» WHAT THE TASK REQUIRES
Report, as a bare number, how many lines of the material below contain the word "that".

==========

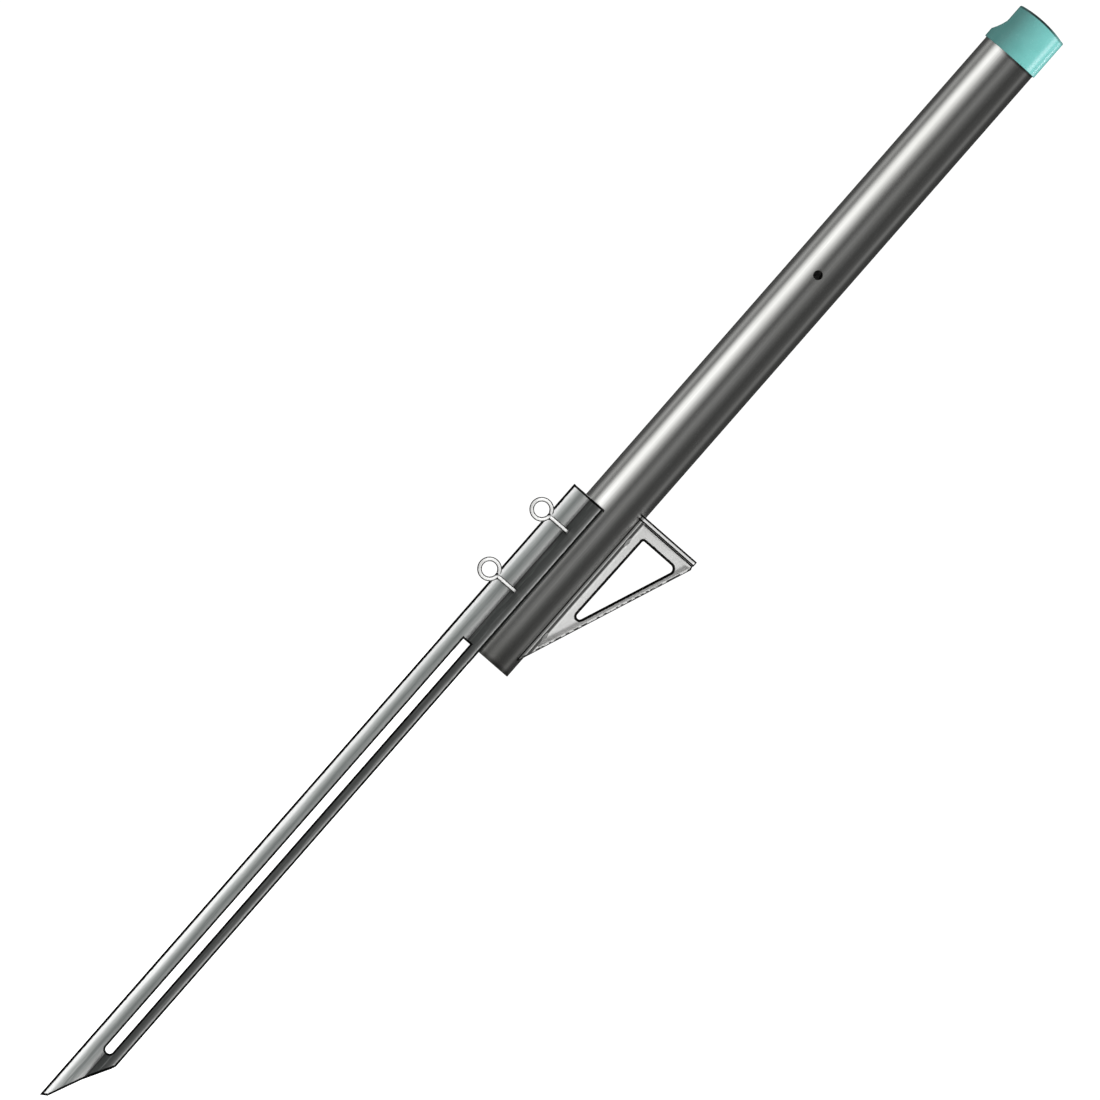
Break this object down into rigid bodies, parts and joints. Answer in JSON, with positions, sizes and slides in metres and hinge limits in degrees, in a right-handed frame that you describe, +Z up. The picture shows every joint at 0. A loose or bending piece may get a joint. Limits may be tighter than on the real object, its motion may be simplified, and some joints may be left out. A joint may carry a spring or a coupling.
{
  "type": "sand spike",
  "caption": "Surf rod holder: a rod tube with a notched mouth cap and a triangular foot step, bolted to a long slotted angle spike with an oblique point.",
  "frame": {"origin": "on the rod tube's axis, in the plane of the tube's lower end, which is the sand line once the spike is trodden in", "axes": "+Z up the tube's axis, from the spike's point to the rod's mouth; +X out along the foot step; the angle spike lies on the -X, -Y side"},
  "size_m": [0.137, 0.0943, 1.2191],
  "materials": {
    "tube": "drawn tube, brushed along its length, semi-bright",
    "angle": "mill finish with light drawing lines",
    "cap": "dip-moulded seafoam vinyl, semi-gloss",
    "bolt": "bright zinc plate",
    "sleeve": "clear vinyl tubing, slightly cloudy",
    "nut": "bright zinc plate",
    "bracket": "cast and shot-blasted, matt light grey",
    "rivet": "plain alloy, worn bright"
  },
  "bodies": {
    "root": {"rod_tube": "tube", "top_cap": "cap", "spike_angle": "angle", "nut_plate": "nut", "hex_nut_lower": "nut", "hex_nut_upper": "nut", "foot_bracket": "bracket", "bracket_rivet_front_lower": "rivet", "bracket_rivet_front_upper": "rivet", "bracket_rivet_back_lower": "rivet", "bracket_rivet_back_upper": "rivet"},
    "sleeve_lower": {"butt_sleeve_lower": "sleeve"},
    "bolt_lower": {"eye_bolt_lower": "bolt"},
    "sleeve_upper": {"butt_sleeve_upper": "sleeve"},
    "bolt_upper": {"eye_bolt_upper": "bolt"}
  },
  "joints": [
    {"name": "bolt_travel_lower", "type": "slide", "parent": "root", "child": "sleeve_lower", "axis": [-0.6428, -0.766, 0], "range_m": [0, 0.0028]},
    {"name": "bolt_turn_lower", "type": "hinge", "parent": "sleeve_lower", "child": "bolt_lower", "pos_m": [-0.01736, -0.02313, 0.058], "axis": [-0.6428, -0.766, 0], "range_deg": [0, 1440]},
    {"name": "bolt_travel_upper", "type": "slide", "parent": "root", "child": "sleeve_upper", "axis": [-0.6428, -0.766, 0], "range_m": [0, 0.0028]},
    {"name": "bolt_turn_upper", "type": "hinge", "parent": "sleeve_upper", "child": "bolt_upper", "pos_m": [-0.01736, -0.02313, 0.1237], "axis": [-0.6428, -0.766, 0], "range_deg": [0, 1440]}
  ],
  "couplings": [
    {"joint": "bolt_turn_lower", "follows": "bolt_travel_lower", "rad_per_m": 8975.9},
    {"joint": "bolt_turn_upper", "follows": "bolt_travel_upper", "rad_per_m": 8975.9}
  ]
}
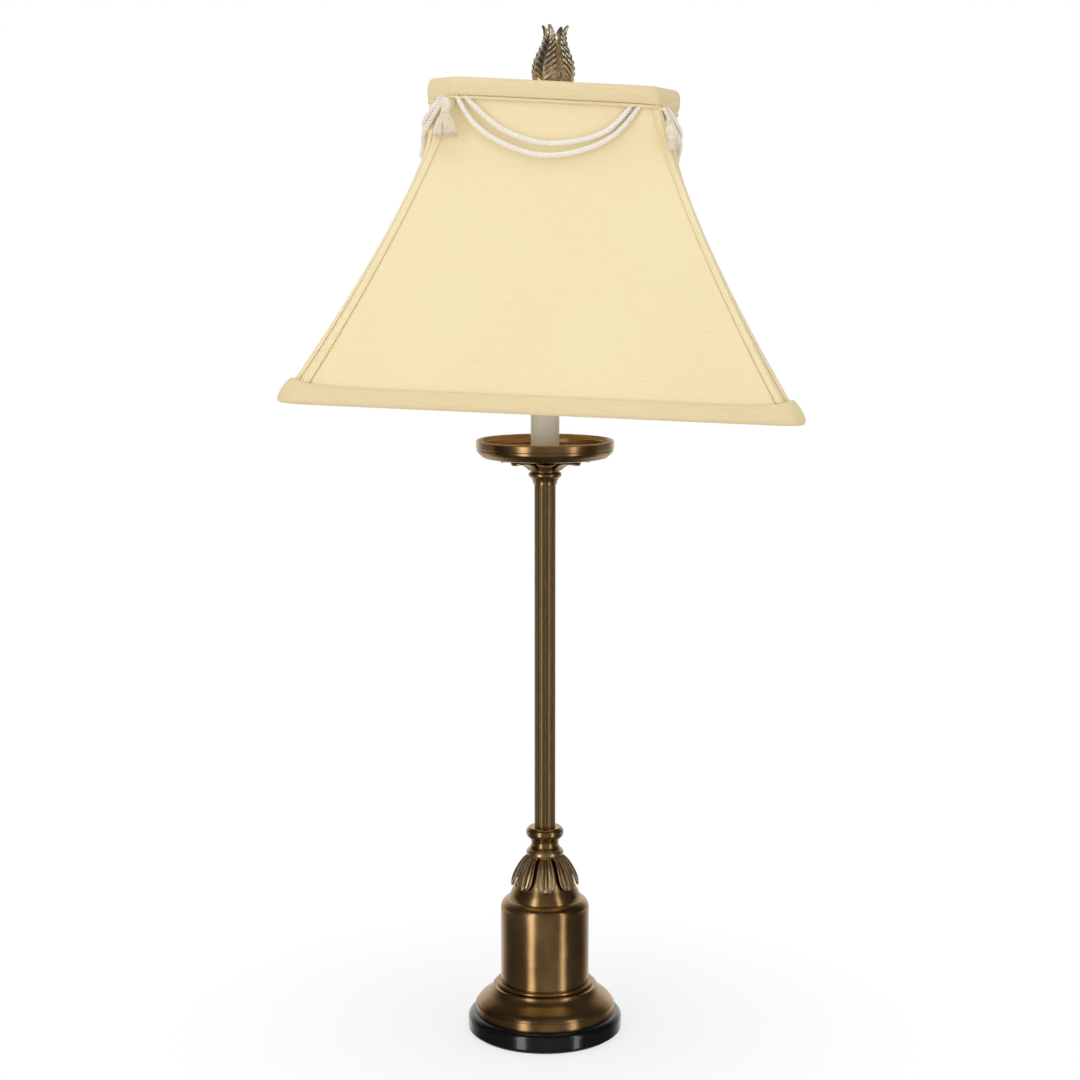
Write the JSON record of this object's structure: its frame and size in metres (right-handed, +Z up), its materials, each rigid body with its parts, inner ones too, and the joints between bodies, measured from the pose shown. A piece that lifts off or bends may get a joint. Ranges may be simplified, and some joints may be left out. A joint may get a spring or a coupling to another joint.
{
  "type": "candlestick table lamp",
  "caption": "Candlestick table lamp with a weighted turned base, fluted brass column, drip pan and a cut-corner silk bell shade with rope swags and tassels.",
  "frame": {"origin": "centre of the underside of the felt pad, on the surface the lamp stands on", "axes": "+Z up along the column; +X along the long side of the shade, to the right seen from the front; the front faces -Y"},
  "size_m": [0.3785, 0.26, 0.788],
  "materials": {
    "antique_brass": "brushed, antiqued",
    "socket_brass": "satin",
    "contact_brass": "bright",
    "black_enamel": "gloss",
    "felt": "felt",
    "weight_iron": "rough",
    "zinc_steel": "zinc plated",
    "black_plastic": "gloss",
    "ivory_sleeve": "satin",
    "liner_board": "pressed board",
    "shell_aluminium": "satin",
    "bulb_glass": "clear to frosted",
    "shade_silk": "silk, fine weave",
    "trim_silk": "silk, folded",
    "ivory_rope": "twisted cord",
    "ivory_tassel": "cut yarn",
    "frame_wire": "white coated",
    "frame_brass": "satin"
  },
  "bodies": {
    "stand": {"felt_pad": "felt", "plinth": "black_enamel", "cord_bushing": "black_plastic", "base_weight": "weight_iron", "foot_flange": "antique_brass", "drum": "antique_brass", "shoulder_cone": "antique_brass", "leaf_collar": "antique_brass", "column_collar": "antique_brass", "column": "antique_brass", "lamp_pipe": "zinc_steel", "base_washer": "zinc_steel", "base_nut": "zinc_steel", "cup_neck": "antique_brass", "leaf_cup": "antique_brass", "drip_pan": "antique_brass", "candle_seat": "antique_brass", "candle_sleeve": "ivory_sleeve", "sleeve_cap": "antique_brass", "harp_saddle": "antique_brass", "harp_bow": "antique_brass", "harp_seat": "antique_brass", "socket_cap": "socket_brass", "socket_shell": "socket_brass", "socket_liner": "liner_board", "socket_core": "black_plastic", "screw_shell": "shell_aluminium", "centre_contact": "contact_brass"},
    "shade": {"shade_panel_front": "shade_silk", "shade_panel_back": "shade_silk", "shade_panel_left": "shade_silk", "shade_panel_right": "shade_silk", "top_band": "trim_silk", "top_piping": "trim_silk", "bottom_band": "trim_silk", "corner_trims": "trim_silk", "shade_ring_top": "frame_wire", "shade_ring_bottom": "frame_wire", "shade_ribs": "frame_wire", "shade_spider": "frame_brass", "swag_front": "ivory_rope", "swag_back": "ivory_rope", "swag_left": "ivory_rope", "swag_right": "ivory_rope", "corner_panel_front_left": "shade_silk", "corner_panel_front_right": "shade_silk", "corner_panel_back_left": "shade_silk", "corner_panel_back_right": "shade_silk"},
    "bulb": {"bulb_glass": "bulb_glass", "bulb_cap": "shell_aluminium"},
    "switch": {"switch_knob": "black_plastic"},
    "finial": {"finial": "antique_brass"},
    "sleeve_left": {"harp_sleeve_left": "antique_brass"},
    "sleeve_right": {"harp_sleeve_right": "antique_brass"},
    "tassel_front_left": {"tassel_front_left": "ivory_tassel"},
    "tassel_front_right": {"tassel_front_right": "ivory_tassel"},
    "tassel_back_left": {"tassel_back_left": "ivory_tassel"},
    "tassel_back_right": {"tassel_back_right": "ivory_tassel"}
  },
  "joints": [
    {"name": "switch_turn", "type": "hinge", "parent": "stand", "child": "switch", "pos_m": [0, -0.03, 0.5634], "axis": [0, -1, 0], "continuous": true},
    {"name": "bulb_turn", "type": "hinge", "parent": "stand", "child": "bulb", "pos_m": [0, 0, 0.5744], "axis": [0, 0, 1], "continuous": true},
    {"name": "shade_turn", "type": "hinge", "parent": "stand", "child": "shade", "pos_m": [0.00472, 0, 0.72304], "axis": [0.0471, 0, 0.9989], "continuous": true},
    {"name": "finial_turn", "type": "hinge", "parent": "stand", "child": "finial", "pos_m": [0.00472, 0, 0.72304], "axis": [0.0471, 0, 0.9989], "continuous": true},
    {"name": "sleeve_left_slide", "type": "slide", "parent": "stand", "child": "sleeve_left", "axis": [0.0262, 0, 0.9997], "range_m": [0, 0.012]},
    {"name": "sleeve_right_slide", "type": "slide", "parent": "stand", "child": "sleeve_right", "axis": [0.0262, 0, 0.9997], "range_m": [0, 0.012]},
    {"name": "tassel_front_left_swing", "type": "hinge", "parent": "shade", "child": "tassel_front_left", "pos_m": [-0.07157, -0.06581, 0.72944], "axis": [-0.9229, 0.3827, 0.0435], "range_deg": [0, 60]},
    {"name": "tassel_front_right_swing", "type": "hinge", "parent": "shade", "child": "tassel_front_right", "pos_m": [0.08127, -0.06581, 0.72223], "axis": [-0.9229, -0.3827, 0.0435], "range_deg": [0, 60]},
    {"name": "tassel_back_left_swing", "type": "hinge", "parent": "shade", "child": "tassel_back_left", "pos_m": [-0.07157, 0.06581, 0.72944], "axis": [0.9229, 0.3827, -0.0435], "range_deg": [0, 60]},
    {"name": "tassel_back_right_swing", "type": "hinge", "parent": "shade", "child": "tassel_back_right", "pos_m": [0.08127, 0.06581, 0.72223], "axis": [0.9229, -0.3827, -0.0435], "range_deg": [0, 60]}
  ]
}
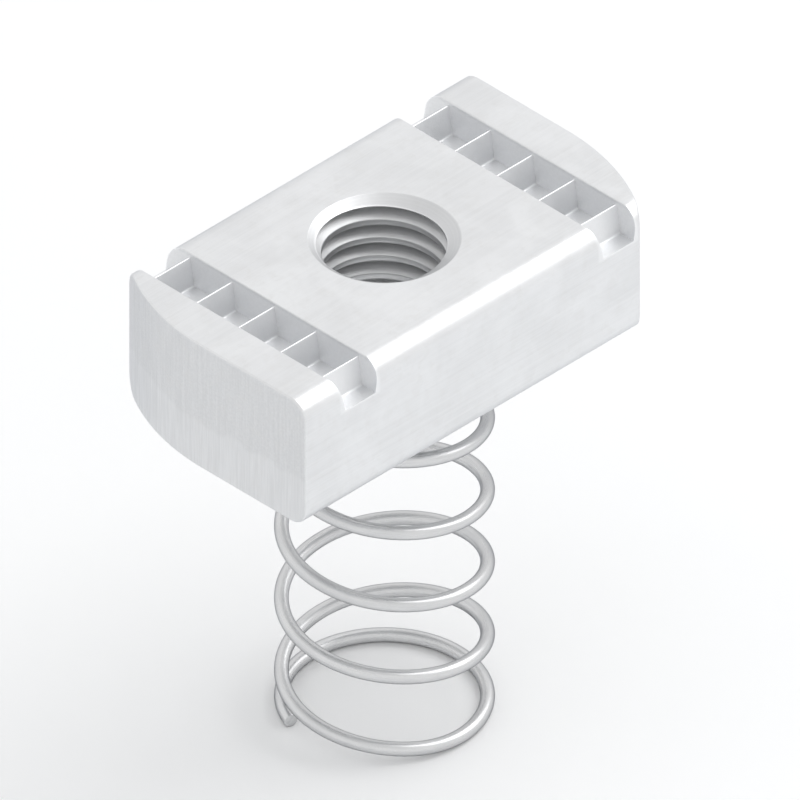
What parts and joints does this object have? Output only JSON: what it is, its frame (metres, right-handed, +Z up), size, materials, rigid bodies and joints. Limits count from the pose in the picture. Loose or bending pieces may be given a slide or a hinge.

==========

» SOLUTION TO THIS TASK
2